**Written instruction**
Extract, unchanged, each line of the listing below from its first line through the line that contains "STEM_R = 0.0092", inclusive, and nothing else.

**Information provided**
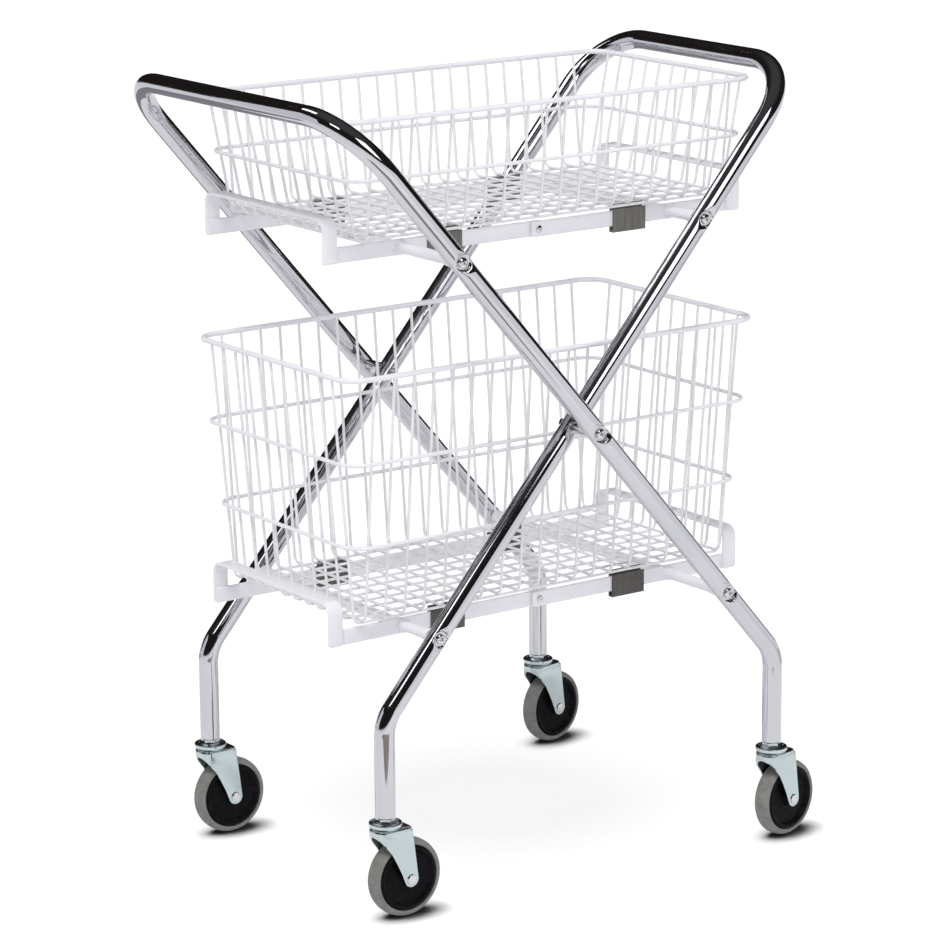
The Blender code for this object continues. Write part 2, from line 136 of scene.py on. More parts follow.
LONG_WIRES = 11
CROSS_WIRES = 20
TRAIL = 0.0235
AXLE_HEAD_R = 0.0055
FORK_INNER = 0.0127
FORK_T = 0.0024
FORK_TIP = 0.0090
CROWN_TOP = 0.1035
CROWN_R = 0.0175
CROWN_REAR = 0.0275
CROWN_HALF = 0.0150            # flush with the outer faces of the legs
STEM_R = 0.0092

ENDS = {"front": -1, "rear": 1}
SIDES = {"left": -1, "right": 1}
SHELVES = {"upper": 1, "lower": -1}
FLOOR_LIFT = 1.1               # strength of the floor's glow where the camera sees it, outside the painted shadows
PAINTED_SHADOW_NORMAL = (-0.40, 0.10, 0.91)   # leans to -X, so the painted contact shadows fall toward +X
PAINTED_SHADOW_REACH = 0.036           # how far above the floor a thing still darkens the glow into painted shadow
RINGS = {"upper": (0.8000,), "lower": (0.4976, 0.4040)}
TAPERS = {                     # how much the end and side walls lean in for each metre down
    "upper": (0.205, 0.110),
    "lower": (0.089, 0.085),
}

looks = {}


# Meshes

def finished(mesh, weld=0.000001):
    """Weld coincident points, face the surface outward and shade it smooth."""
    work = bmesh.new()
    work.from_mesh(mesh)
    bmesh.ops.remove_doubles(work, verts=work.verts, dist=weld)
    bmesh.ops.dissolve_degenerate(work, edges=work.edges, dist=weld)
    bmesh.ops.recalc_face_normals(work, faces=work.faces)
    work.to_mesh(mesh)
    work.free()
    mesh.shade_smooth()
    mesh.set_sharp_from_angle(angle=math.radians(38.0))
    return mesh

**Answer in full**
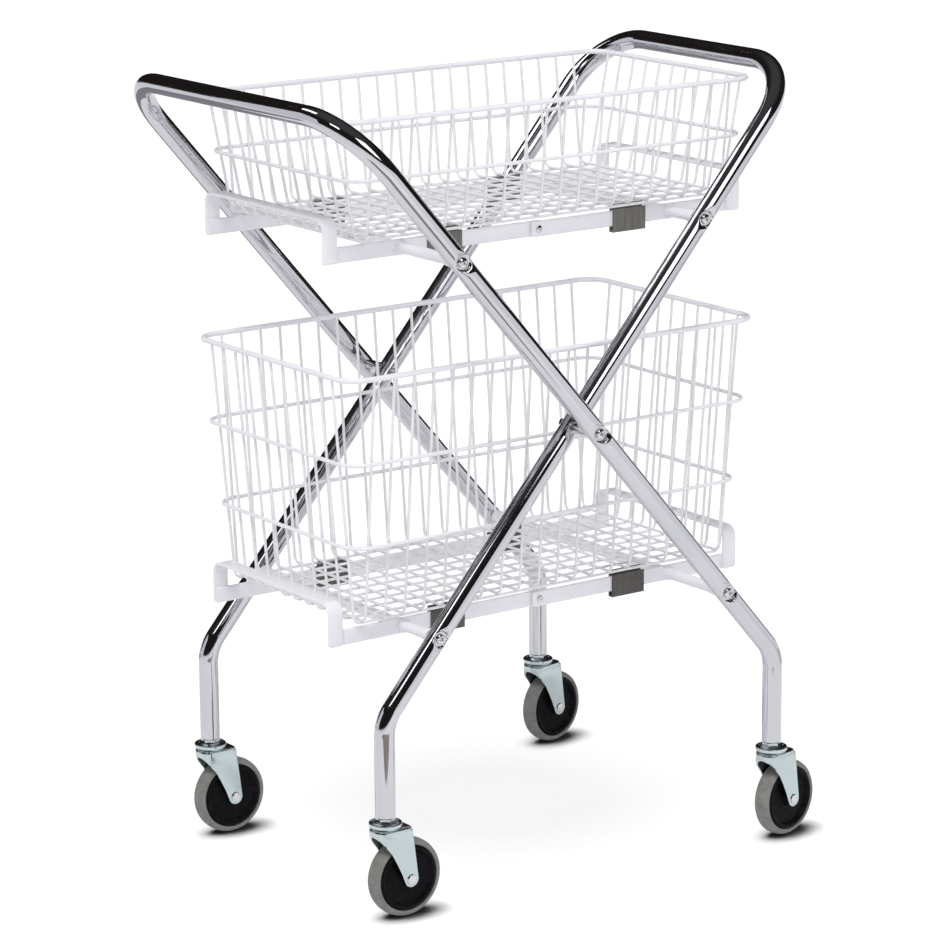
The Blender code for this object continues. Write part 2, from line 136 of scene.py on. More parts follow.
LONG_WIRES = 11
CROSS_WIRES = 20
TRAIL = 0.0235
AXLE_HEAD_R = 0.0055
FORK_INNER = 0.0127
FORK_T = 0.0024
FORK_TIP = 0.0090
CROWN_TOP = 0.1035
CROWN_R = 0.0175
CROWN_REAR = 0.0275
CROWN_HALF = 0.0150            # flush with the outer faces of the legs
STEM_R = 0.0092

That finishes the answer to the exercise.